The chase for the highest bang for your buck is in constant motion. At one time, Mexico, Japan, and Korea were the objects of our ire. Then it was China and India. Well, now they are losing jobs to countries like Vietnam, Malaysia and Indonesia. All have their pros and cons. But the bottom line is that as long as your workforce can climb the value chain (higher skills, higher knowledge, higher productivity), they won't be outsourced. American workers have not kept pace with that value curve.

Tuesday, July 1, 2008


I don't think real estate and raw land would have been a safe hedge if you purchased 2, 3, 4 years ago. In fact, in some regions, you'd be grossly upside down.

Having said that, I called the real estate top 2 years ago, and called the severity of the subprime mortgage crisis last July as well as the second leg down on banks last month (ironically enough, in sports message boards). The take away message is the commodities listed (oil, gold, futures, etc.) are just assets, altho a different category of assets. Some were dormant for 20 years, and have recently come back with a vengeance. But you would have lost your ass several times over going long on them for all those years. They are just another class of assets, just like biotech stocks or mortgage-backed securities are financial assets. Some shine during certain periods of economic cycles, while others have their own value trajectories.

You're better off being a contrarian, buying assets that are beaten down and hence, grossly undervalued. Call me dumb, and that's okay, but I've never made any money following the crowd--in fact, I've always lost money going against my instincts. I will be a net buyer of certain downtrodden assets in the next couple years, as this downturn is going to last longer than most predict. We have time in this buyer's market to be choosy. But the bottom will be well-formed before the economic indicators pick up. That's my next call: when there's blood on the streets for the next 2 years, there will be huge buying opportunities. Just when the last bulls throw in the towel is when expectations will be lowest for even the most optimistic. That's when the secular low will be reached. The economy will eventually crawl up again, much like other recoveries, but entirely unique because inflationary pressures won't be dormant this time.
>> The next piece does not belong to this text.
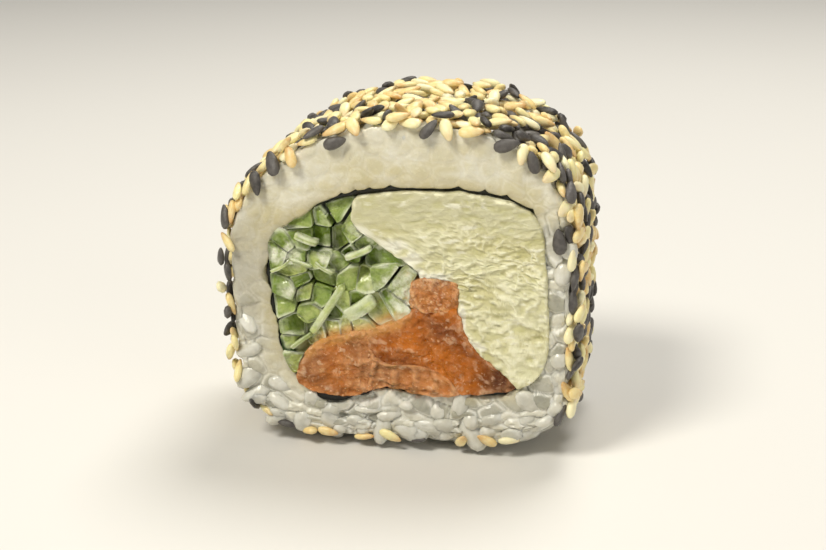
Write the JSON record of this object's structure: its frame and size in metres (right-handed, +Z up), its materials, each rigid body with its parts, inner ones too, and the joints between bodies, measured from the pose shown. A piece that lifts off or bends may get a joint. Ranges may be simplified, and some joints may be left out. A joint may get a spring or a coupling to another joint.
{
  "type": "uramaki roll piece",
  "caption": "One cut piece of an inside-out sushi roll: sesame-coated rice round a seaweed sheet, filled with cream cheese, cucumber strips and salmon.",
  "frame": {"origin": "centre of the underside, at the bottom centre of the piece's bounding box", "axes": "+Z up, +Y along the roll's axis from the front cut face to the back one, +X across the cut face to the right"},
  "size_m": [0.0446, 0.0264, 0.0429],
  "materials": {
    "rice": "moist satin",
    "seaweed": "dull",
    "cream_cheese": "soft satin",
    "cucumber": "wet",
    "salmon": "wet"
  },
  "bodies": {
    "root": {"rice_with_sesame": "rice", "seaweed_sheet": "seaweed", "cream_cheese": "cream_cheese", "cucumber_strips": "cucumber", "salmon_top_lobe": "salmon", "salmon_main_strip": "salmon", "salmon_lower_strip": "salmon"}
  },
  "joints": []
}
In fact, that alone will temper the upside a bit.

I really do think future boom/bust cycles will be more pronounced, but that's not the worse part. What's worse is that the US is on its downslope in terms of being the top dog on the world stage. The 20th century experienced major dislocations as well, but America came back stronger than ever each time. These next recoveries won't be as crisp. We will have to accept that while we will still be one of the two biggest consumers of the world's goods, the adult table will now be more crowded. We will fall back into the pack along with China and a handful of powers.
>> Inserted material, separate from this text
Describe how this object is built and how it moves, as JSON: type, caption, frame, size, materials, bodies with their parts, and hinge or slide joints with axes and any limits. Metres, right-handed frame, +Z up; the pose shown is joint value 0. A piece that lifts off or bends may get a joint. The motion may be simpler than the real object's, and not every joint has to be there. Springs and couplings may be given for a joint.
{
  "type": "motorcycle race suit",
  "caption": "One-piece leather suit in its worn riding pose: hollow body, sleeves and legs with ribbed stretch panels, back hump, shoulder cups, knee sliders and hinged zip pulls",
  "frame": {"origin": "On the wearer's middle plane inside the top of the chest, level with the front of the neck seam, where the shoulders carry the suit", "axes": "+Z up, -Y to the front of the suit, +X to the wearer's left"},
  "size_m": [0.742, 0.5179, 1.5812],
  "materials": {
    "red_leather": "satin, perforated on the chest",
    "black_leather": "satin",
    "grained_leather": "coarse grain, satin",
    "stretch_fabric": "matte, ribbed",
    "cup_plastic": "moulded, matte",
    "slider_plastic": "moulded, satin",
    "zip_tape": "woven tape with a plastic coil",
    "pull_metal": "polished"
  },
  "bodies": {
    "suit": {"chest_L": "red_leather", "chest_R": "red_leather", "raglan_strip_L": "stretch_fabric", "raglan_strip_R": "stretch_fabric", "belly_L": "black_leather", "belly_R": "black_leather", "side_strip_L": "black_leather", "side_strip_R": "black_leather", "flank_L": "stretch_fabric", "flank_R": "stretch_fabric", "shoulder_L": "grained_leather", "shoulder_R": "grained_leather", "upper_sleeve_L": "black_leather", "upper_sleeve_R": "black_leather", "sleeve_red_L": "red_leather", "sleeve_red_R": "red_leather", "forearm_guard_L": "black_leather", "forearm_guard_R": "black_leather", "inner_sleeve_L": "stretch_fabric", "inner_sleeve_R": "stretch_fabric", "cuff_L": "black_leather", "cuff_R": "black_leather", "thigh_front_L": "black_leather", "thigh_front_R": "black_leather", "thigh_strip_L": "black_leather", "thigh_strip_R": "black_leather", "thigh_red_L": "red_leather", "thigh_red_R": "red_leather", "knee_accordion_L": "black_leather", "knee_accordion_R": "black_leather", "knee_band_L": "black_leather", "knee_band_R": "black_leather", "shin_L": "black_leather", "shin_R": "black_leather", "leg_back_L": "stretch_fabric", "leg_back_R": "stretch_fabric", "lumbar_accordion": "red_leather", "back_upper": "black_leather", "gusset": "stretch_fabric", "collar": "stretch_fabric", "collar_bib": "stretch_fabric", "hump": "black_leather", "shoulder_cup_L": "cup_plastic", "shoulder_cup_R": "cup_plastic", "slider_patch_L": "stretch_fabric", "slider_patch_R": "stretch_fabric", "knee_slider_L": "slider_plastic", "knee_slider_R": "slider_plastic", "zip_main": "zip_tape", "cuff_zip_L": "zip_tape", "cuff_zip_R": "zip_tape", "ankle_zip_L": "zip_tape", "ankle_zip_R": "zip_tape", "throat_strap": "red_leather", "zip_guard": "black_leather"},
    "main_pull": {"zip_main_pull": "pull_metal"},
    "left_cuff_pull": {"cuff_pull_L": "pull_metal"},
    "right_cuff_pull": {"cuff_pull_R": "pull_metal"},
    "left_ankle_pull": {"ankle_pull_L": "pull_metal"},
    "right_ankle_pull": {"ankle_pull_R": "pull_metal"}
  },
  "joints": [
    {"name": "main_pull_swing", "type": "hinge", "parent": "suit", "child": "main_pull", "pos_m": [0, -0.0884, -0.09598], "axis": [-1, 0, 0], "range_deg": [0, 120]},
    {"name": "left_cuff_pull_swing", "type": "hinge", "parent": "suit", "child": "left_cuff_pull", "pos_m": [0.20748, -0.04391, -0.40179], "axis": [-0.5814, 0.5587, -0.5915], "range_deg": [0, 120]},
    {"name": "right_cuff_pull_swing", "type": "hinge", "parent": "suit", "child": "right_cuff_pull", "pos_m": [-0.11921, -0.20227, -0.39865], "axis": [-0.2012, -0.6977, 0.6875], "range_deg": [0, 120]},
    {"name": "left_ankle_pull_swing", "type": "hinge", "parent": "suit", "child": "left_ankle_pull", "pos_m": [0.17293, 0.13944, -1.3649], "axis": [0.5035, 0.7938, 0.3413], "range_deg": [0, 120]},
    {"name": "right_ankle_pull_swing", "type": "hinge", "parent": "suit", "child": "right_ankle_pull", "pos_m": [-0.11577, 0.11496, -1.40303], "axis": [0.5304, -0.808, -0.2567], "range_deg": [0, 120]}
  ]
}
One thing is for sure: we are in for a rough ride. I just find it counterproductive that the pundits and experts always want to look back retrospectively for a cure to prevent the next boom/bust cycle. But in doing so, they will introduce more legislation that merely adds to the cost of doing business. The laws to prevent fraud are in place--it's the enforcement that is lacking. Adding more legislation after the FSLIC S & L fiasco didn't prevent the current mortgage crisis. It just created more complexity and increased business costs. Just like Sarbanes/Oxley won't prevent the next stock market bubble. All S/O did was drive smaller companies out of business. They ended up too busy with compliance in lieu of concentrating on their core competence of running their businesses.

Bottom-line: we need to just accept that greed and fear have always, and will always drive market fluctuations. Irrational exuberance (coined by former Fed Chairman Greenspan) exists in every market boom, just like panic selling occurs with every market meltdown. Now, can measures be put in place to attenuate volatility? Perhaps, but the cure shouldn't be worse than the illness.